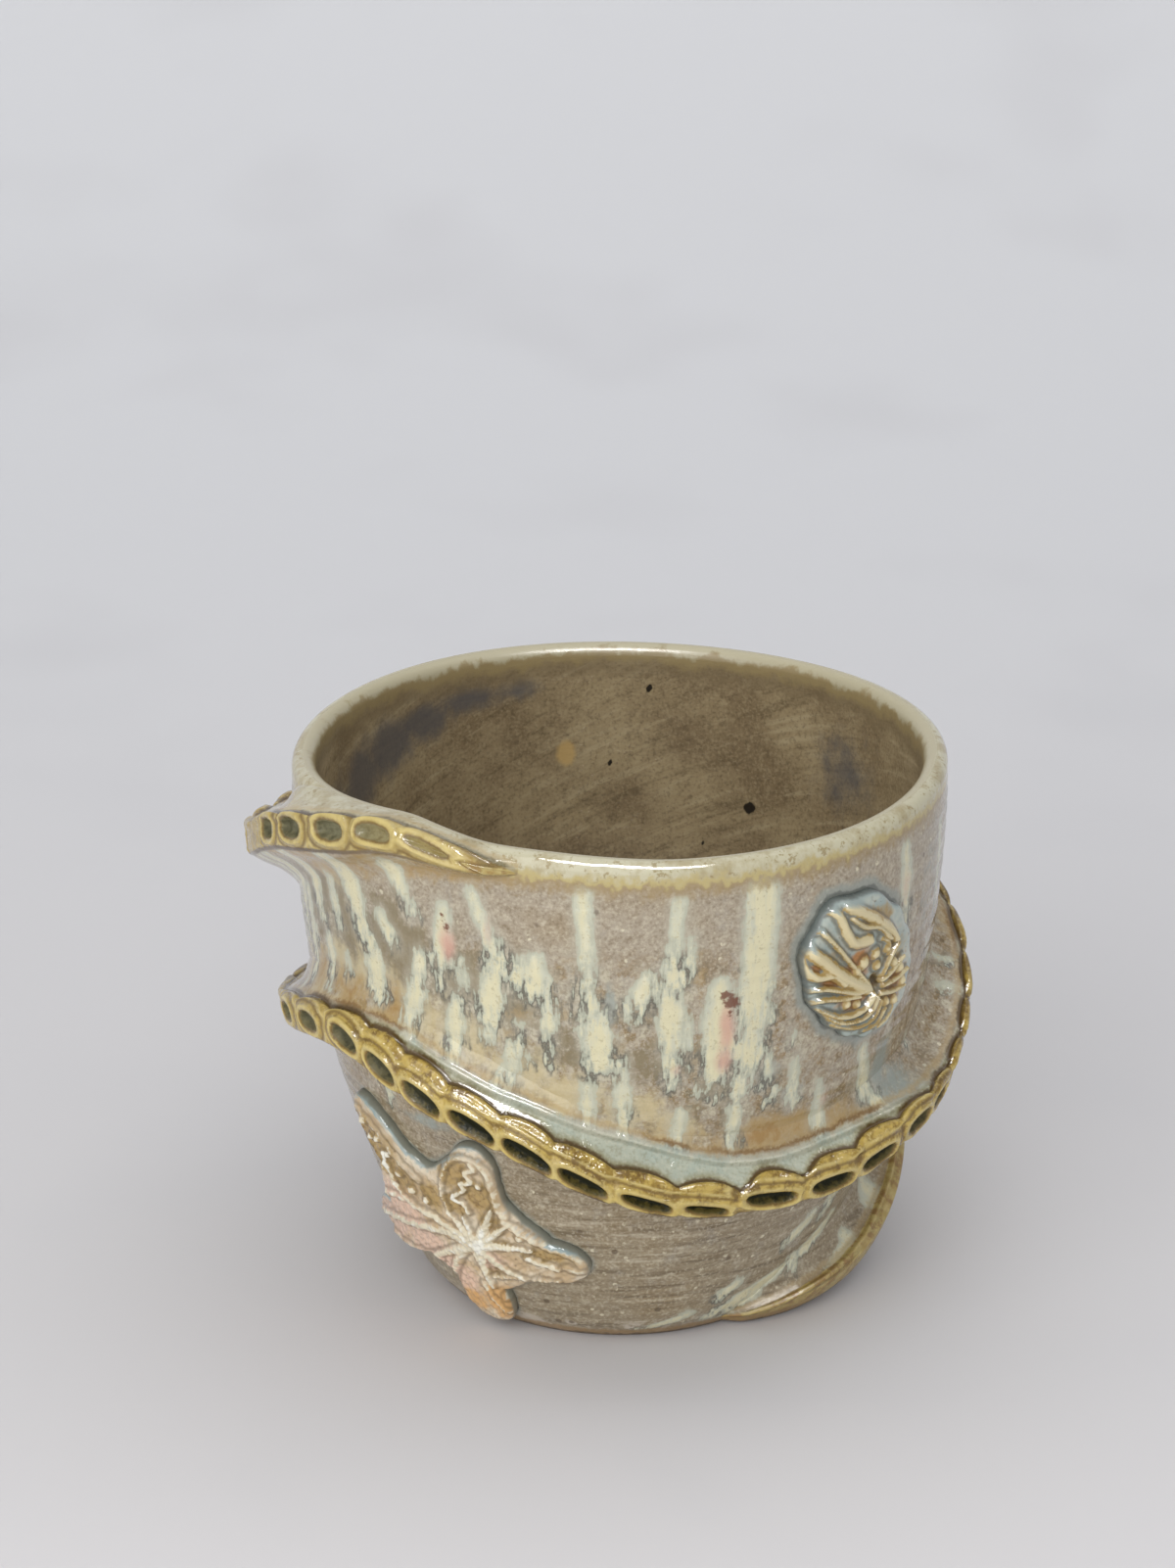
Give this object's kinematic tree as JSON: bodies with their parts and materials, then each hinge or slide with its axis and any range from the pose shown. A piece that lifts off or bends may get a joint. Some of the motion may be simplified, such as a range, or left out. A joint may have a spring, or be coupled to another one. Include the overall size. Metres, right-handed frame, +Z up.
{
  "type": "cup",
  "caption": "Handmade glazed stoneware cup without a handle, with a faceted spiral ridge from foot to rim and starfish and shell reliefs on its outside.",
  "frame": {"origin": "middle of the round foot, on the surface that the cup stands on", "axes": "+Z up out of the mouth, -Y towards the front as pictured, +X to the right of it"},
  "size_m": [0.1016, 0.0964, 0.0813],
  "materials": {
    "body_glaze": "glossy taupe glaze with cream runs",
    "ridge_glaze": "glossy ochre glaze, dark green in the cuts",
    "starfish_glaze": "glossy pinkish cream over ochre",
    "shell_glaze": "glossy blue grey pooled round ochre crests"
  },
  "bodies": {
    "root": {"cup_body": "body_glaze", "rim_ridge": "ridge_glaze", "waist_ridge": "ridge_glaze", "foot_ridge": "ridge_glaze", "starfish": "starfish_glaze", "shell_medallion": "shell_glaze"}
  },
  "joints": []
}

|---|

• INSTRUCTIONS FOR THE TASK: Indicate how many lines of the material include the word "bodies"; the number alone is required.

• REPLY TO THE TASK: 2